Fixity and Filesystems: Enhanced System Monitoring via inodes
July 7, 2014
A PDF version of this article is available here.
If you have explored our checksum tool, Fixity, you may have noticed that it tracks a third value alongside the expected filepath and checksum value of files. This value is the file’s index location, which is crucial to the operation of the filesystem. On OSX and Linux, the index value is called the inode of a file; on Windows, it is the file identifier.
Put abstractly, a filesystem typically stores file metadata (name, permissions, filepath, etc.) in a filesystem index. These index entries also document the physical location on the disk where the data is located, and thus link the file metadata to its content data. For purposes of efficiency, the filesystem prefers to change the file metadata to altering its on-disk data – if you have ever wondered why moving files within a filesystem is almost instantaneous, whereas copying is slow, it is because files are ‘moved’ by changing the filepath metadata in the index, not the physical location on the disk. When a file’s data is changed, such as when a document is edited and saved, the metadata remains in place while the new data is written to disk. This method of handling data allows for quick discovery of directories and files, as well as maintaining separation between data and metadata.
Simplified example of the relationship between the filesystem index and data
Fixity takes advantage of this (meta)data structure by tracking both the index location of a file and the checksum of its on-disk data. One of the inspirations for developing Fixity was the lack of powerful and easy-to-use file monitoring tools in both the open-source and commercial marketplaces. Consider the following common scenario: an archive decides to implement a new directory standard for its digital repository, and changes the locations of its digital assets accordingly. Most checksum tools, which use filepaths as the unique identifier of a file, will cease to recognize the digital objects post-move – they will report that one object was deleted and one object was created. For a repository environment, where tracking assets is more important than tracking filenames, this is unacceptable. Thus, a more sophisticated system was implemented in Fixity.
Fixity offers the unique capability of tracking file attendance as well as file integrity. Since a file’s index location only changes when a file is deleted or moved to a new storage device, it can be used as a unique identifier for a file, no matter its location or name on a given filesystem. Therefore, if a file is moved from one directory to another, it will keep the same index location and data content, but its filepath will be updated in the metadata. In this instance Fixity will triangulate the three pieces of information that it maintains about an object – filepath, checksum, and index number – and report that the object was moved from the old location to the new one. The file is not considered missing and will continue to be tracked as the same file in a new directory location. Similarly, if one object’s filepath is assigned to another existing file, Fixity will recognize them as different objects and not confuse the two.

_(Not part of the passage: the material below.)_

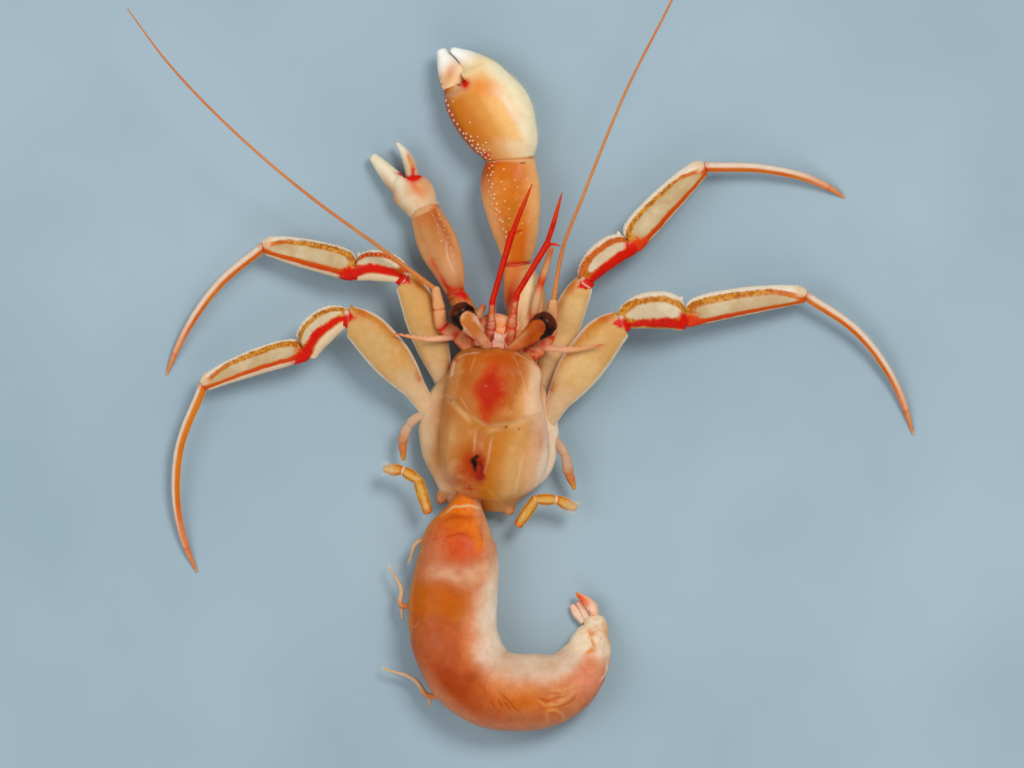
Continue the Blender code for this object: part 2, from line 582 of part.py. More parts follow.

The additional tracking of index locations raises the question of index collisions cropping up in between Fixity scans. If, for example, a file is deleted and a new file is created between scans, will the new file have the same index location as the old one? This is a reasonable concern, and was tested by AVPreserve on an OSX system (using the HFS+ file system) and on Windows 7 (using the NTFS filesystem). Our testing methodology involved the creation of ten thousand 10KiB files, followed by their deletion, and the creation of ten thousand more 10KiB files immediately afterwards. Through this process, we found that HFS+ assigns new index locations for files sequentially – no index locations used by the first set of files were used again by the second. NTFS produced the same results – after creation, deletion, and creation again, there were no index collisions between the two sets of ten thousand 10KiB files. Given that most filesystems assign index values sequentially, only repeating after exhausting all possible values, a collision within a repository monitored by Fixity is functionally impossible between two scans.
There are some notable exceptions to the handling of index values within file systems. The behavior of certain programs will change the index location of a file. Many programs, such as text editors, do not edit files in place on the filesystem. Instead, they create temporary copies of the file, which then store the changes to the file being made within the program. When the changes are committed to disk, the temporary file (containing the changes) is copied over the original. This process is used by programs in certain cases because it allows for greater crash resilience. However, the temporary copy is a completely new file and it is given a new file index location. As such, after using a program such as TextEdit, you may find that Fixity gives an unexpected result for the file. This is due to the editing program’s behavior, and not an issue with Fixity or your file.
Finally, as stated above, index values change when the storage device changes. This raises the question of how Fixity handles the scenario of a movement of directories to a new storage device, such as the movement of a collection of files to a new server. When a user changes the path of a directory to scan within Fixity, the user is prompted with the question of whether or not the user intends to change the filepath (as opposed to deleting and adding a different one). If the user answers “yes”, Fixity will expect that the index value will change and will use the filepath and checksum for verification on the first scan performed after the change. During this scan, the new index values are captured and used moving forward.
Taking advantage of index values allows for Fixity to better monitor the digital assets under its watch. We hope that its combination of powerful monitoring and ease of use will improve the level of data integrity in digital collections.